▶

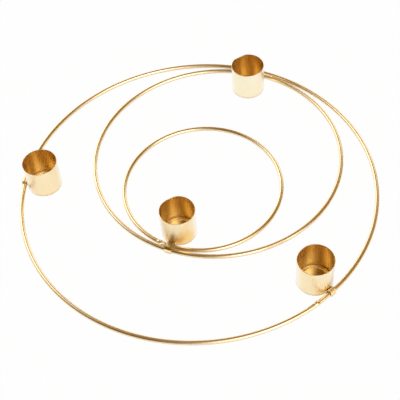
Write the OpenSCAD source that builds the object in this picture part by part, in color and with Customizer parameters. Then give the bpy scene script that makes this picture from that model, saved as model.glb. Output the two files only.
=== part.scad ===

◀
▶

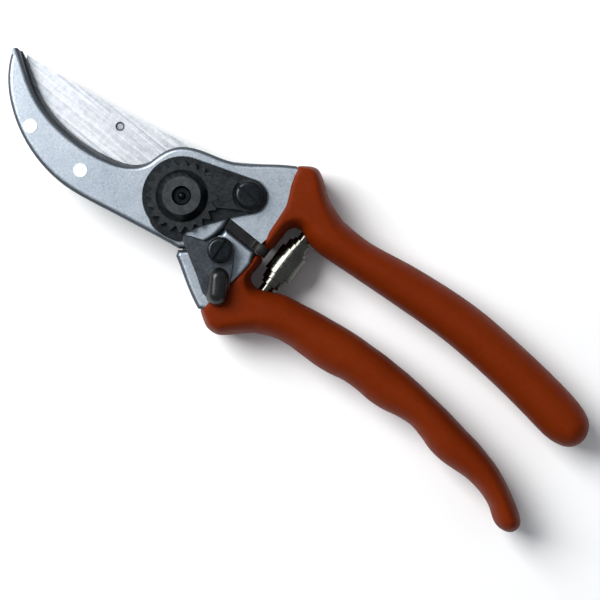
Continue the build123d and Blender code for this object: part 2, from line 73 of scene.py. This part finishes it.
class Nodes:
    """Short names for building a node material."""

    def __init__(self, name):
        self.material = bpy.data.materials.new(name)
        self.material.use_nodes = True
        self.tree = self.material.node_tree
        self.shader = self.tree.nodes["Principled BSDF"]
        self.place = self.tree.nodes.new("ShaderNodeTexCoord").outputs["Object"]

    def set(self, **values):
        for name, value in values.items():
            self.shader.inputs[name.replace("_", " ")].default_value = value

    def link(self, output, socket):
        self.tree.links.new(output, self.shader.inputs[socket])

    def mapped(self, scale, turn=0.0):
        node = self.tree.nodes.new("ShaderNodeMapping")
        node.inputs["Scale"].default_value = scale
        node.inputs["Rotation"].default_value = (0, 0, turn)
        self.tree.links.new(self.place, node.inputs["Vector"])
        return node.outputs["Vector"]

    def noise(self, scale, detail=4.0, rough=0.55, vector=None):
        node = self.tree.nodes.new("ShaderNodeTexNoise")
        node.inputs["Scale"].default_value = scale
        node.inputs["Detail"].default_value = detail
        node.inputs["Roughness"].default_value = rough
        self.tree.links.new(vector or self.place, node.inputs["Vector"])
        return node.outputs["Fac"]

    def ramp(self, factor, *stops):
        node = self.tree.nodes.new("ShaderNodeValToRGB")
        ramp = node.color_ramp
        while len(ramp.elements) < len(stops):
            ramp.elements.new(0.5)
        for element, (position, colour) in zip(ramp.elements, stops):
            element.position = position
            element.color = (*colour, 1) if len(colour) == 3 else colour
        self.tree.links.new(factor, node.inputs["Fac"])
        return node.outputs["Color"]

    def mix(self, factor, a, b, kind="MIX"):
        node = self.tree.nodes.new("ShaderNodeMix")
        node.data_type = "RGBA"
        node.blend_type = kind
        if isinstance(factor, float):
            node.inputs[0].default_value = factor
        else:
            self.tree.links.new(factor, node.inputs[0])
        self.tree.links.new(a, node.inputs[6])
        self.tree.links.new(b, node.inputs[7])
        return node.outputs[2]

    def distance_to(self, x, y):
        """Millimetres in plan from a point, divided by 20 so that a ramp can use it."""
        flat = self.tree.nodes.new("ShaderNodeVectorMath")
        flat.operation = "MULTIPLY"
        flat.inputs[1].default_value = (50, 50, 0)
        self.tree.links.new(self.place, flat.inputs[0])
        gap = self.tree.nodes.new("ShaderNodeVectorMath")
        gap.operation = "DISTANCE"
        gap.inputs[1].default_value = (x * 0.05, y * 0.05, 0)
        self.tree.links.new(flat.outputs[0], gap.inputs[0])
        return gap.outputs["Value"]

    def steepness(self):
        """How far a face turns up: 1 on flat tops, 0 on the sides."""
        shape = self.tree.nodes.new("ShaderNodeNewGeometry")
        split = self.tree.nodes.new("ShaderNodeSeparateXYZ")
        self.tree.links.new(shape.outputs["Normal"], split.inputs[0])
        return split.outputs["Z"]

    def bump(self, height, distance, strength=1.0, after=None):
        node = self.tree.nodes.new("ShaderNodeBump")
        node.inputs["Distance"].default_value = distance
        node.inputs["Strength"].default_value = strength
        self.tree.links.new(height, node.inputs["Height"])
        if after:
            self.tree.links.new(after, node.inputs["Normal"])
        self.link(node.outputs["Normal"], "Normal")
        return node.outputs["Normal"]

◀
▶

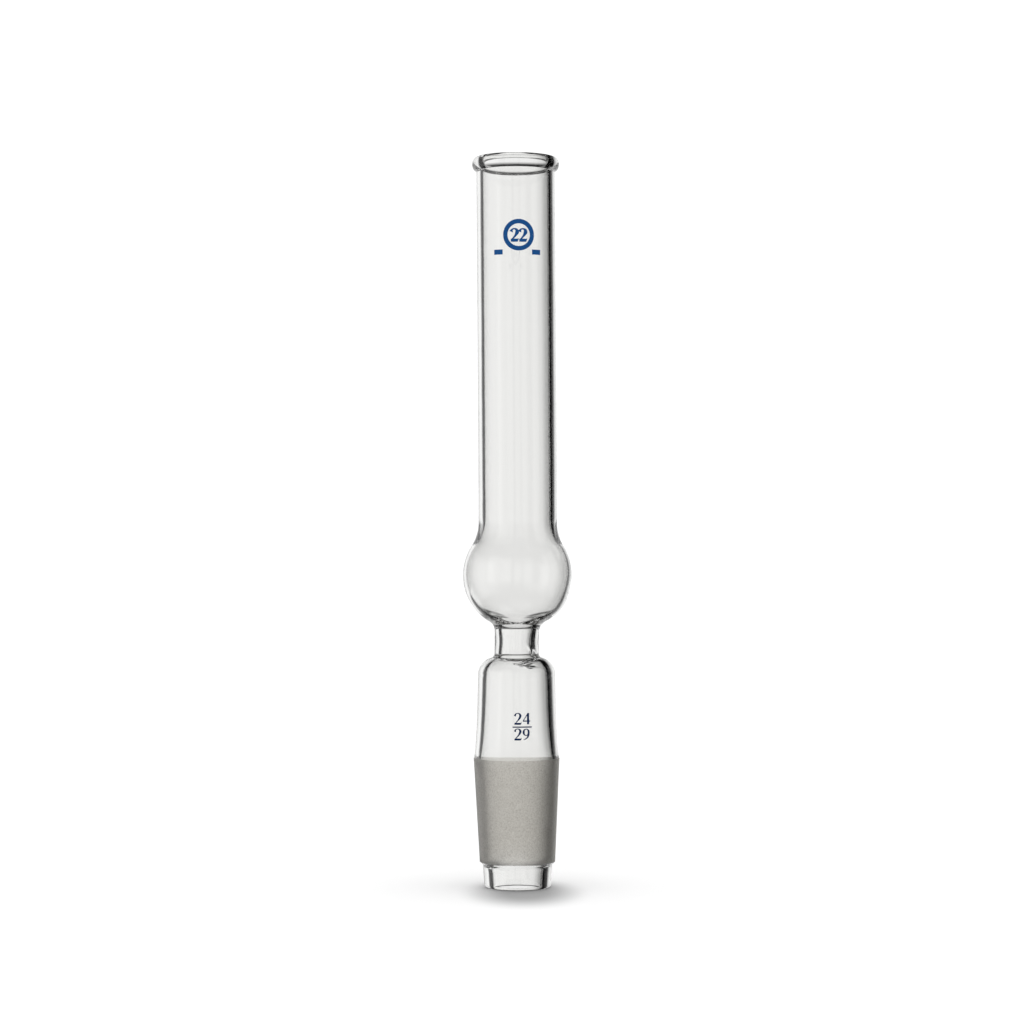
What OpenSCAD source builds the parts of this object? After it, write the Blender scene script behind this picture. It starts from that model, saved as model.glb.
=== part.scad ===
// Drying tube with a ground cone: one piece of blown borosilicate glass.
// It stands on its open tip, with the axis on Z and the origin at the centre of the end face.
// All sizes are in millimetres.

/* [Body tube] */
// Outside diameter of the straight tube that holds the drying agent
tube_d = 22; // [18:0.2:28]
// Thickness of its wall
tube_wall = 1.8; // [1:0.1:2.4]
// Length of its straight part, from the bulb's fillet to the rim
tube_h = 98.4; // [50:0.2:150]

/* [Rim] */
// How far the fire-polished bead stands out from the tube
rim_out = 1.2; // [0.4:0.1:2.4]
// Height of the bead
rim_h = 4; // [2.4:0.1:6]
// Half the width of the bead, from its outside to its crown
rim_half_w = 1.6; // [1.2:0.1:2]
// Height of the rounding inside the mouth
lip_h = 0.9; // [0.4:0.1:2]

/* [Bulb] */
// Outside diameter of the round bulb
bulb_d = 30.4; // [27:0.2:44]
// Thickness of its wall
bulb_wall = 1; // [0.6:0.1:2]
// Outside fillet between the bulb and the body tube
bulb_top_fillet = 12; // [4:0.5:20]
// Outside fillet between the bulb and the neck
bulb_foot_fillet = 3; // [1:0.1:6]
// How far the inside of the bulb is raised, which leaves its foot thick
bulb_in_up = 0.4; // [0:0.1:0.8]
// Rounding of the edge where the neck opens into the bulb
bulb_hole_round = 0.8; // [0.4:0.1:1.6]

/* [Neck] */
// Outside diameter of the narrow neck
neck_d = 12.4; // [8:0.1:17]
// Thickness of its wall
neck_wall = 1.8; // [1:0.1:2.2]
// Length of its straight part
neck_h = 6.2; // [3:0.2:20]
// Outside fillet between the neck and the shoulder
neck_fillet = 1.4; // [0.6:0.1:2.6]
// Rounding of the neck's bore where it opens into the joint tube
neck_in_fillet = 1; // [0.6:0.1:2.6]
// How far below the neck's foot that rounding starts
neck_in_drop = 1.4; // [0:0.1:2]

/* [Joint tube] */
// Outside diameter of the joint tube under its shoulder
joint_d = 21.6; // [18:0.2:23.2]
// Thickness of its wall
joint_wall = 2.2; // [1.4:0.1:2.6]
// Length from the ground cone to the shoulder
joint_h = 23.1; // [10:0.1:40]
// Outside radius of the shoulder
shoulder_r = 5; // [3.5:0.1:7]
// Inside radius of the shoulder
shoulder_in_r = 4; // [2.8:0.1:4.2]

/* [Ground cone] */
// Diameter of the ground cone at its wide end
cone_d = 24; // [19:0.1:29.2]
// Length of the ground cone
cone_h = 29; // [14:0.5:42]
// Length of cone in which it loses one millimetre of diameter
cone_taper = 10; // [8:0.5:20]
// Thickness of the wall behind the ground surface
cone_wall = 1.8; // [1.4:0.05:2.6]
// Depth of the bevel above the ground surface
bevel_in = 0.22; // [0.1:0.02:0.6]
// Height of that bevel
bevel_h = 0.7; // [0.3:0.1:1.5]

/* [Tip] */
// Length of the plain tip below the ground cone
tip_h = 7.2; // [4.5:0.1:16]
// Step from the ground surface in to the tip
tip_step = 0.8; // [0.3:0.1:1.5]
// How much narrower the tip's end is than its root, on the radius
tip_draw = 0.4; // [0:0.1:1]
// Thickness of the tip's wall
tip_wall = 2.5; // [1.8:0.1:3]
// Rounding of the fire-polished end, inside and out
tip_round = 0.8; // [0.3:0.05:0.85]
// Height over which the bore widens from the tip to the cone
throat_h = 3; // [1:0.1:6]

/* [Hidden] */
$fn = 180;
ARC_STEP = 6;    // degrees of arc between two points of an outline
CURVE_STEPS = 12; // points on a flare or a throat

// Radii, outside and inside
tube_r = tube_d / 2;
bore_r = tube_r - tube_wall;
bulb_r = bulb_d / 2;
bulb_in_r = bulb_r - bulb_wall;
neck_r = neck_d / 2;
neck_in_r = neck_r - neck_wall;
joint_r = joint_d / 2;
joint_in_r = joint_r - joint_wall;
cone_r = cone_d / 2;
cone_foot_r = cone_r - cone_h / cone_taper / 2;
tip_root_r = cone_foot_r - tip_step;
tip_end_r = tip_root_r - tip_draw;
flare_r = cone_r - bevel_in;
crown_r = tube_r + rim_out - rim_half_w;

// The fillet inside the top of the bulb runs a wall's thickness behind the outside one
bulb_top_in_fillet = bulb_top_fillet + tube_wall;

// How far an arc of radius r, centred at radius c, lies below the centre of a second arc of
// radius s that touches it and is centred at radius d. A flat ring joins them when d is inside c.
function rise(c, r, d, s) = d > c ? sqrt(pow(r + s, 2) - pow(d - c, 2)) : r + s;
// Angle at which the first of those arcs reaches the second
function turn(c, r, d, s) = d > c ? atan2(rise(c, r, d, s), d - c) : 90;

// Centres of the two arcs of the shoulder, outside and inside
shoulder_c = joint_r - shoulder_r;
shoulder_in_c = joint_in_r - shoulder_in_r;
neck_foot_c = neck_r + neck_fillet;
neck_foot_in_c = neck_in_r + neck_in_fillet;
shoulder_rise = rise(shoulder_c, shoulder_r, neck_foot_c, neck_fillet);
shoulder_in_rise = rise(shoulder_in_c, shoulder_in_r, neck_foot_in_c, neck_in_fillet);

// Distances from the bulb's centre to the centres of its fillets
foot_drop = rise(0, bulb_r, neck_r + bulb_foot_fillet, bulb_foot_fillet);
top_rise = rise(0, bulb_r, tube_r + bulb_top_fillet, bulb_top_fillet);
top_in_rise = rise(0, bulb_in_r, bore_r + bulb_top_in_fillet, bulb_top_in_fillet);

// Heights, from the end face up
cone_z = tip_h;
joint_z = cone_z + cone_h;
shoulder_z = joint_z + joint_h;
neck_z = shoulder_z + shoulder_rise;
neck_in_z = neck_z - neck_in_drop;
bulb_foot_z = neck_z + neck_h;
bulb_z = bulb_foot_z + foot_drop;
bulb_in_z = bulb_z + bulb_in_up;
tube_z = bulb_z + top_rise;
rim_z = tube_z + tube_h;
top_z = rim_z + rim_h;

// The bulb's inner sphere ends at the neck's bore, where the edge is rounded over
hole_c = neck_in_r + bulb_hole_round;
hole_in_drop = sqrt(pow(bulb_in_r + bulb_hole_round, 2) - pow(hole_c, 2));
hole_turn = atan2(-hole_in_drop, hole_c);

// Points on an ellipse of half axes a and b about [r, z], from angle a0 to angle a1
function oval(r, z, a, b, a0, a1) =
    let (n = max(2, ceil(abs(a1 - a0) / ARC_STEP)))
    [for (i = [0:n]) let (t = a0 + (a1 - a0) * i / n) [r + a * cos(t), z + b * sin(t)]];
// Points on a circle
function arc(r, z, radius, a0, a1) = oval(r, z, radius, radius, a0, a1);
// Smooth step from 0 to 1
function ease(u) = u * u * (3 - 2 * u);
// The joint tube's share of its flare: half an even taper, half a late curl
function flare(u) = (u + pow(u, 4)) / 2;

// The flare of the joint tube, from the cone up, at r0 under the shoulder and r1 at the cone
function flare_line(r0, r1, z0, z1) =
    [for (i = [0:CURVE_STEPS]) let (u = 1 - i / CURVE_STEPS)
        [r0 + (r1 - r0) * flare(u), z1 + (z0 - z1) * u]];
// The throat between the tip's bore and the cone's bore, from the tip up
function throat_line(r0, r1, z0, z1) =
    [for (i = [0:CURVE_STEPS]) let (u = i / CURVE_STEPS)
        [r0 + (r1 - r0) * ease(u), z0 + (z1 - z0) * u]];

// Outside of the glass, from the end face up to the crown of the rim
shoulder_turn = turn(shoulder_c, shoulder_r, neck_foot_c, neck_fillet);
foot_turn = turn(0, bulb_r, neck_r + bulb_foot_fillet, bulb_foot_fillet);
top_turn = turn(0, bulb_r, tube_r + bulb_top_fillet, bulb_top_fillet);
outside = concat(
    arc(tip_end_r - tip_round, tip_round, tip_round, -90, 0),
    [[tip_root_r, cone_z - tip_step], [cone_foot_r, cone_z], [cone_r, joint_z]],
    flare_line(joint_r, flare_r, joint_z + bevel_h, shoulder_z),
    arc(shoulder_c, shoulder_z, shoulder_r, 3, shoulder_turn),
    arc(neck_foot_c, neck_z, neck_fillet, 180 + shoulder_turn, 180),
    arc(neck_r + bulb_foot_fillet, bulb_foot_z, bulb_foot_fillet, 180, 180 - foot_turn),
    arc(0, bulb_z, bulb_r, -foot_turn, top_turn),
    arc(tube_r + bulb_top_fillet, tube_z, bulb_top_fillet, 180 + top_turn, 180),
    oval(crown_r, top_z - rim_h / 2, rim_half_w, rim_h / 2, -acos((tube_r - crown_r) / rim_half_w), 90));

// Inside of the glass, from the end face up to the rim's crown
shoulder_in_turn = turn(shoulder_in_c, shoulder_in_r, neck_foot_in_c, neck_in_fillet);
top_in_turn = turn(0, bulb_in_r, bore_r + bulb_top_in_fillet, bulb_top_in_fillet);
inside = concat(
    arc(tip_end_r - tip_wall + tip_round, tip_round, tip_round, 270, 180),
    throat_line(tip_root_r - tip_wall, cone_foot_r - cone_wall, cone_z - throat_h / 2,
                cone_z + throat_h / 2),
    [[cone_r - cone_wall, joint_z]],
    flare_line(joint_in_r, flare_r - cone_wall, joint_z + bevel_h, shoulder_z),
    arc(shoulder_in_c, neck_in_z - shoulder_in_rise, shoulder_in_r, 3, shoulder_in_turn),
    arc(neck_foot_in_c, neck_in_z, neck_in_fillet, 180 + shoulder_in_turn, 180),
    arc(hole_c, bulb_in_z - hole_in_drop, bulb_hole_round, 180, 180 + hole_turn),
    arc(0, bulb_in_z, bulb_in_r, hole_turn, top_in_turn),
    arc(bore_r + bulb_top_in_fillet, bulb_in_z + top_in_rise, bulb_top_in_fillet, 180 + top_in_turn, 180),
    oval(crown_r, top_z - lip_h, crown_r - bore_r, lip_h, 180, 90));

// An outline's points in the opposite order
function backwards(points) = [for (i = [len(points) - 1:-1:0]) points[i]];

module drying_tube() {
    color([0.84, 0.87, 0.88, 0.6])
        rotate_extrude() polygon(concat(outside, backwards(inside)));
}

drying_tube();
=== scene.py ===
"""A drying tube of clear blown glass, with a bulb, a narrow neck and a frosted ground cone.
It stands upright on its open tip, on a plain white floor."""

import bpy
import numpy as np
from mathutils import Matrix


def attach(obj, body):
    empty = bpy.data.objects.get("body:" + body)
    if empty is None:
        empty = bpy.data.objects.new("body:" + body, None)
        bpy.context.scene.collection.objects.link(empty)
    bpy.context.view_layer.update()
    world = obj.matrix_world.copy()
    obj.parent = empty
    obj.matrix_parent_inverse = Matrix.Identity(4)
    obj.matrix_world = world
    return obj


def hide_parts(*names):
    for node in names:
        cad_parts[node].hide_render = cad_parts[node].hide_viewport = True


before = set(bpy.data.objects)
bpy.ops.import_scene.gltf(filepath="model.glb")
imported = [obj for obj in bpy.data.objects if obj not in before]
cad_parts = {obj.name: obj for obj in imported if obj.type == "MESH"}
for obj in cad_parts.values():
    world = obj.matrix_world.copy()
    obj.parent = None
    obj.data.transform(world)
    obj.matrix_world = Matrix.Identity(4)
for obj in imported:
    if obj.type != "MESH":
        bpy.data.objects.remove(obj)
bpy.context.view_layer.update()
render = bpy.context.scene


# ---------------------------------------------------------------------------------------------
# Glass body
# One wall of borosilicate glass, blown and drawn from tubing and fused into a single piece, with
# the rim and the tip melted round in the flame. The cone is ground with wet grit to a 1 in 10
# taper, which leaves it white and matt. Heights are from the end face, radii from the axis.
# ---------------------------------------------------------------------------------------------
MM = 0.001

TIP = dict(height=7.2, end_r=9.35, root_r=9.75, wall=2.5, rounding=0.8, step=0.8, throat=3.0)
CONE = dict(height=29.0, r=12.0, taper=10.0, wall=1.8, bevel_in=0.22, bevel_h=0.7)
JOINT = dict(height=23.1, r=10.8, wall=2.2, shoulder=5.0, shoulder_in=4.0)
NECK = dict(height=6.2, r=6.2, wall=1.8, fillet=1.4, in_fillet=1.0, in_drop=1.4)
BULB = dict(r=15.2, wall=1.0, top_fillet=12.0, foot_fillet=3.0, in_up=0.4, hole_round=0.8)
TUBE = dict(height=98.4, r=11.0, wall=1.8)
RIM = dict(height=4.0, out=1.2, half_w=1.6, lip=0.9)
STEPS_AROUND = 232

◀

▶ Brief: Starting at the line that contains "the opposite order" and stopping at the line that contains "render = bpy.context.scene", transcribe the lines exactly; both boundary lines are to be included.

▶ Answer to the exercise:
// An outline's points in the opposite order
function backwards(points) = [for (i = [len(points) - 1:-1:0]) points[i]];

module drying_tube() {
    color([0.84, 0.87, 0.88, 0.6])
        rotate_extrude() polygon(concat(outside, backwards(inside)));
}

drying_tube();
=== scene.py ===
"""A drying tube of clear blown glass, with a bulb, a narrow neck and a frosted ground cone.
It stands upright on its open tip, on a plain white floor."""

import bpy
import numpy as np
from mathutils import Matrix


def attach(obj, body):
    empty = bpy.data.objects.get("body:" + body)
    if empty is None:
        empty = bpy.data.objects.new("body:" + body, None)
        bpy.context.scene.collection.objects.link(empty)
    bpy.context.view_layer.update()
    world = obj.matrix_world.copy()
    obj.parent = empty
    obj.matrix_parent_inverse = Matrix.Identity(4)
    obj.matrix_world = world
    return obj


def hide_parts(*names):
    for node in names:
        cad_parts[node].hide_render = cad_parts[node].hide_viewport = True


before = set(bpy.data.objects)
bpy.ops.import_scene.gltf(filepath="model.glb")
imported = [obj for obj in bpy.data.objects if obj not in before]
cad_parts = {obj.name: obj for obj in imported if obj.type == "MESH"}
for obj in cad_parts.values():
    world = obj.matrix_world.copy()
    obj.parent = None
    obj.data.transform(world)
    obj.matrix_world = Matrix.Identity(4)
for obj in imported:
    if obj.type != "MESH":
        bpy.data.objects.remove(obj)
bpy.context.view_layer.update()
render = bpy.context.scene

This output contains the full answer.